Am 17. April 2023 startete die BAUPHASE II.
In den ersten 6 Wochen wurde der Bestand abgebrochen.
Abbruch Bestandgebäude Komperdellbahn (gelb dargestellt)
(C) Foto Seilbahn Komperdell
DER NEUBAU STARTET //
Endlich geht's los. Mit zwei Baukränen und teilweise bis zu drei zusätzlichen mobilen Kränen beginnen die Arbeiten für den 2-flügeligen Neubau.
Einerseits das neue Seilbahngebäude für die Umlenkstation mit Seilbahntechnik und andererseits dem südlich gelegenen Zubau zum Verwaltungsgebäude mit Lager, Nebenräumen, Haustechnik, Anlieferung und Mitarbeiter-Skidepot sowie dem neuen unterirdischen Skidepot.
THINK BIG und trotzdem NACHHALTIG //
Allein in der Talstation wurden 6.277 m² Fläche neu errichtet, was einer Kubatur von mehr als 34.000 m³ entspricht! Zum Vergleich, die Kubatur eines Einfamilienhauses beträgt nur rund 1000 m³.
Das klingt also nicht gerade nachhaltig, stimmt aber nicht.
Bei der gesamten Planung wurde großer Wert darauf gelegt, die Auswirkungen der notwendigen Baumaßnahmen auf die Umgebung bestmöglich zu reduzieren.
Durch die unterirdische Positionierung der Infrastrukturräumlichkeiten und des Neubaus eines Skidepots mit über 5.000 Stellplätzen, mussten diese zwar in Stahlbeton ausgeführt werde, konnte der Grundverbrauch jedoch beträchtlich reduziert werden. Die beiden Geschosse befinden sich nach ihrer Fertigstellung unterhalb der Skipiste und tragen so dazu bei, dass der Anteil der oberirdischen Baumasse mit 15.895 m³ deutlich unter der Hälfte des gesamten Bauvolumens liegt.
Alle Bauteile, die es erlaubten, wurden in Holzbauweise ausgeführt, wie der Zubau des Verwaltungsgebäudes.
Weiters wurde das Gebäude der neuen Talstation so an die Hangkante positioniert, dass es 3-seitig komplett eingeschüttet und gut in die Landschaft integriert ist. Die Dachfläche wird mit einer eigens gezüchteten Blumensaat heimischer Pflanzen komplett begrünt!

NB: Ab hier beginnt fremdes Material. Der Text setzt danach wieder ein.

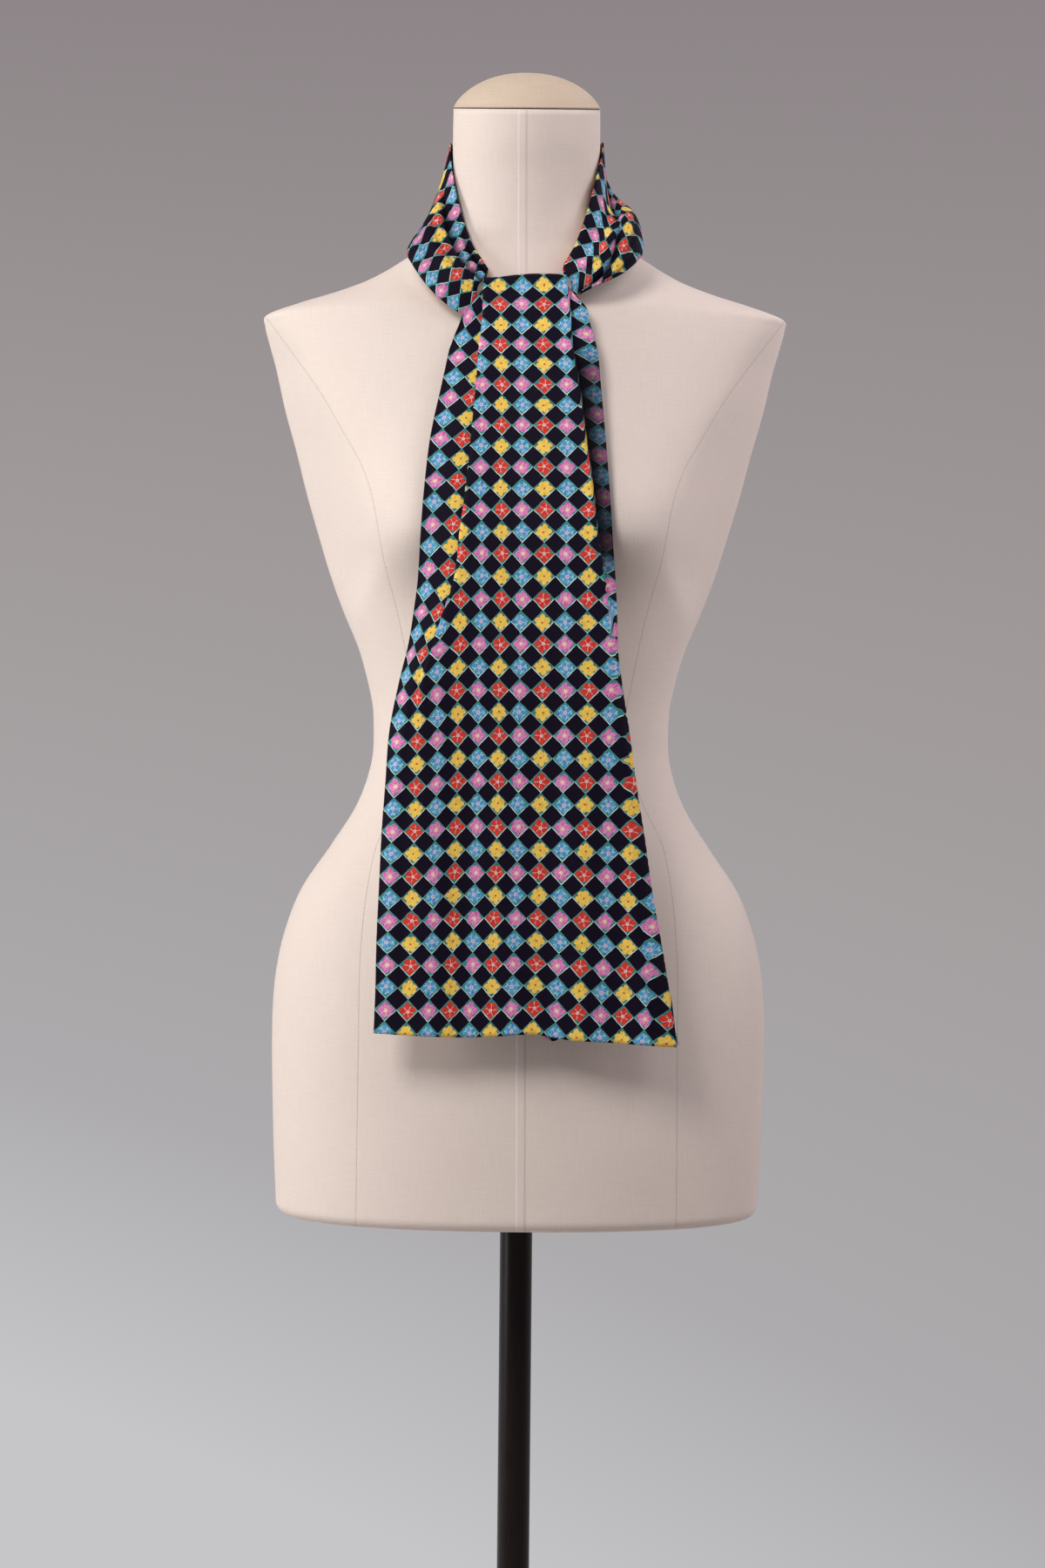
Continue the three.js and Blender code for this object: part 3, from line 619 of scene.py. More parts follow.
def apron_shade(z, columns):
    """How dark the cloth lies in the pleat behind the middle panel's right fold."""
    mark = PRINT_ROWS.row(z)
    fold = pleat_middle(mark)
    away = smooth((columns - fold) / (mark.turn_u - fold), *PLEAT_SHADE["fades"])
    behind = smooth(columns, mark.right_u, mark.right_u + PLEAT_EDGE)
    edge = mix(PLEAT_SHADE["low_edge"], PLEAT_SHADE["high_edge"], smooth(z, *PLEAT_SHADE["rises"]))
    return window(z, **PLEAT_SHADE_HEIGHTS) * behind * mix(PLEAT_SHADE["fold"], edge, away)


def roll_top(x):
    """The height of the roll over the throat."""
    return (
        THROAT_TOP
        + ROLL_CREST["rise"] * hump(x, ROLL_CREST["at"], ROLL_CREST["wide"])
        - ROLL_CREST["left_drop"] * smooth(-x, 0, ROLL_CREST["left_over"])
        - FLAT_TOP["left_fall"] * np.maximum(FLAT_TOP["left"] - x, 0)
        - FLAT_TOP["right_fall"] * np.maximum(x - FLAT_TOP["right"], 0)
    )


def hem_sag(x, z):
    """How far the cloth hangs lower towards its right edge, near the hem."""
    share = np.maximum(x - HEM_SAG["from"], 0) / HEM_SAG["over"]
    return HEM_SAG["drop"] * share ** HEM_SAG["power"] * (1 - smooth(z, *HEM_SAG["ends"]))


HEM_WAVES = Rows("x drop", [
    [-110, -1], [-70, 0.3], [-43, 1], [-15, 0], [10, -1.6], [24, 0], [38, 1.3], [60, 1], [90, 0.3],
    [116, 0],
])
HEM_WAVES_END = 960
APRON_WAVES = Rows("x low high", [
    [-110, 0, 0], [-88, -1.5, 0], [-64, 1.5, 0], [-40, -0.8, 0.3], [-12, 0.6, -0.4], [18, -0.9, 0.3],
    [46, 1.0, 0], [72, -1.2, 0], [96, 0.8, 0], [115, 0, 0],
])
APRON_WAVES_CHANGE = (980, 1230)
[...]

Im Seilbahngebäude wurde eine flächenbündige transparente Photovoltaik-Anlage in der Fassade integriert, so wie auch auf allen weiteren geeigneten Flächen.
Die Gesamtleistung der ausgeführten PV-Anlage beträgt 380 kwp mit einem Jahresertrag von 435.000 kwh/Jahr. Dieser produzierte Strom wird im eigenen Netz direkt verbraucht.
ÜBERSICHT PHOTOVOLATIK ANLAGEN
GEBÄUDE MAX. LEISTUNG JAHRESERTRAG
Talstation 160Kwp 185.000 kWh/Jahr
Zwischenstation 110Kwp 130.000 kWh/Jahr
Bergstation 110Kwp 120.000 kWh/Jahr
Noch ein Wort zum Seil, dem Herzstück einer Seilbahnanlage.
Bereits im Juli waren die Stützen aufgestellt, also wurde das Seil für die obere Sektion (Zwischen- bis Bergstation) angeliefert.
Dann erfolgt ein besonderer Arbeitsschritt, die sogenannte Seilspleißung, d.h. die beiden Seilenden werden durch das feste Verbinden der einzelnen Seilstränge (Litzen) miteinander vereint. Anschließend wird das Seil auf die Seilscheibe gelegt und gespannt.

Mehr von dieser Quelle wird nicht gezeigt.